OCCASIONALLY a business idea emerges that is so simple you cannot believe it works. Consider the five founders of 3G Capital, an investment firm. Warren Buffett co-invests with them and calls them “among the best businessmen in the world”. They use debt to buy consumer-product firms, then they revamp their brands and slash costs. In total, since 1997, they have launched $470bn of deals, through 3G Capital or earlier entities (for simplicity this article lumps these all together and calls them “3G”). That makes 3G the second most acquisitive organisation in modern history. It sells every Budweiser slurped, Whopper burger munched and bottle of Heinz ketchup squirted on the planet.
Yet despite its superb long-term record, 3G is losing steam. In the past two years its total portfolio has lagged slightly behind the S&P 500 index, Schumpeter estimates. Its two biggest firms, AB InBev, a beer giant, and Kraft Heinz, a food company, have returned 6% and 16% respectively, well behind the S&P 500 (29%) and a basket of 20 big rivals (24%). On November 1st shares in Kraft fell after poor results. Once, 3G seemed to be reinventing the consumer industry. Now a better description is that it brilliantly took advantage of a window of opportunity that is closing.
By their own description 3G’s founders started out, in Brazil, as mere “finance guys”. The first big deal was the acquisition of Brahma, a local beer firm, in 1989. In the booze industry they bought Interbrew in 2004, Anheuser-Busch, maker of Budweiser, in 2008, and SAB Miller in 2016. The resulting beer colossus, AB InBev, is Europe’s third most valuable company. In the food business, 3G took control of Heinz in 2013 in partnership with Mr Buffett. Heinz then bought Kraft in 2015, and the combined firm tried and failed to buy Unilever in February. 3G also controls Burger King, which it has merged with Tim Hortons, a Canadian fast-food chain where hypothermic Torontonians huddle in winter.

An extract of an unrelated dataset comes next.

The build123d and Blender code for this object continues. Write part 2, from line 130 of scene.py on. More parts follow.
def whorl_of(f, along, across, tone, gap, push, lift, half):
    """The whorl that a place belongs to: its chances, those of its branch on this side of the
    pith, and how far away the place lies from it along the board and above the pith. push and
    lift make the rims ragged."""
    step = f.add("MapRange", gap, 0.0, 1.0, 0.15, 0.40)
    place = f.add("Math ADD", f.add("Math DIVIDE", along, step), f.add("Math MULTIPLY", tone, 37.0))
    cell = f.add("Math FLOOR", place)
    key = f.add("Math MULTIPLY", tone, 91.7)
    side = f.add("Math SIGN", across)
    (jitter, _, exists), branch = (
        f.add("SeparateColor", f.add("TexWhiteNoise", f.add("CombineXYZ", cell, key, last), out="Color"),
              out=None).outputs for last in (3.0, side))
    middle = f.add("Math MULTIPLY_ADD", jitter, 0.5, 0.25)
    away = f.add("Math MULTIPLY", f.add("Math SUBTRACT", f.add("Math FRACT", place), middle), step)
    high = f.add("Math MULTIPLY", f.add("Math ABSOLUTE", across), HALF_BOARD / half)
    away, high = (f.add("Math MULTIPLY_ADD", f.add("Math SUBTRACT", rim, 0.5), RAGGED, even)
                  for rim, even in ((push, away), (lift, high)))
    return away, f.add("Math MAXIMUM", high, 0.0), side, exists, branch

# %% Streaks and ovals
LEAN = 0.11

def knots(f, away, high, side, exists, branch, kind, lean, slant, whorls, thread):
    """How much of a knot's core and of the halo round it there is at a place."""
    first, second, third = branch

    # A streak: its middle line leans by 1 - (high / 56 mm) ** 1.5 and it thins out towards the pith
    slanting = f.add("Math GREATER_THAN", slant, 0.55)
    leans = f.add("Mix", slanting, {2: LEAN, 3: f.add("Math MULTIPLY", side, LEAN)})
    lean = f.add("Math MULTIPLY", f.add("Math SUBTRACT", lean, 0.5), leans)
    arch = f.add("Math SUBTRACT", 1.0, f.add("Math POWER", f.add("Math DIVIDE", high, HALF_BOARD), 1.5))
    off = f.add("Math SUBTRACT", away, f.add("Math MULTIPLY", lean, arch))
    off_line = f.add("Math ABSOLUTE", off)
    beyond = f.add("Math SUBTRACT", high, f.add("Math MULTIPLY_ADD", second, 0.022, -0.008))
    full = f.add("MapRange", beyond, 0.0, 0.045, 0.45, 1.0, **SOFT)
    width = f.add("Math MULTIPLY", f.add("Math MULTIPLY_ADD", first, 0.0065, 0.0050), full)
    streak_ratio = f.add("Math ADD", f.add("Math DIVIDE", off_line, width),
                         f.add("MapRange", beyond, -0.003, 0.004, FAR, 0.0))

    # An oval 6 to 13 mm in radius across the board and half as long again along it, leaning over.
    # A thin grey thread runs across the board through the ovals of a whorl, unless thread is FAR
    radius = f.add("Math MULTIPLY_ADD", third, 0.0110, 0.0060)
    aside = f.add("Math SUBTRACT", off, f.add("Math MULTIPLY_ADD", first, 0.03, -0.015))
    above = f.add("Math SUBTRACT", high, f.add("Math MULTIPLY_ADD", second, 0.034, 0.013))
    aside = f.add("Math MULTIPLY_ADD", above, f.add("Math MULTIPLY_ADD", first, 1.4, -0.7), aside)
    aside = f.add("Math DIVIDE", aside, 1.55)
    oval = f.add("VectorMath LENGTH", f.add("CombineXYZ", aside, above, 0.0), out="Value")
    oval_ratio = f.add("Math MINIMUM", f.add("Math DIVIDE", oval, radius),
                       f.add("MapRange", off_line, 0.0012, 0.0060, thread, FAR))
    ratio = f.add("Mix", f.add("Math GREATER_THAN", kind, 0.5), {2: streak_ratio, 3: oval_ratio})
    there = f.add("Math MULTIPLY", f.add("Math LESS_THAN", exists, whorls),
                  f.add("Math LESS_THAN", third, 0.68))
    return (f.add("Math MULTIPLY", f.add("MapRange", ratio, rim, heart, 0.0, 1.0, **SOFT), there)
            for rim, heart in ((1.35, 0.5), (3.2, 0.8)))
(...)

3G is expert at “zero-based budgeting”, a technique that involves scrutinising consumer firms’ bloated costs. But its magic rests on two simple insights formed decades ago. First, it noted that although the cost of debt financing was low, the yield on consumer firms’ shares was quite high, meaning a juicy spread. Second, conventional managers underestimated how resilient consumer-product firms’ sales are thanks to strong brands and oligopolistic market shares. So costs could be cut (including marketing) without prompting a fall in the top line.
The takeover of Anheuser-Busch, worth $62bn, shows these principles in action. The deal was mostly financed by debt with an annual post-tax cost of 3%. The firm being bought yielded 6% (its annual cashflow after capital spending, as a share of its market capitalisation plus net borrowings). Cost cuts eventually lifted that return to 8%. Normally such high leverage is reckless, because profits are volatile. But Anheuser was different. It had a 48% market share in America, with famous brands that people would keep chugging come hell or high water. After the 2007-08 financial crisis, share prices and interest rates fell, pushing the gap between the cost of debt and consumer firms’ yields wider still. 3G pursued big deals around the world, eventually paying $123bn in 2016 for London-listed SAB Miller.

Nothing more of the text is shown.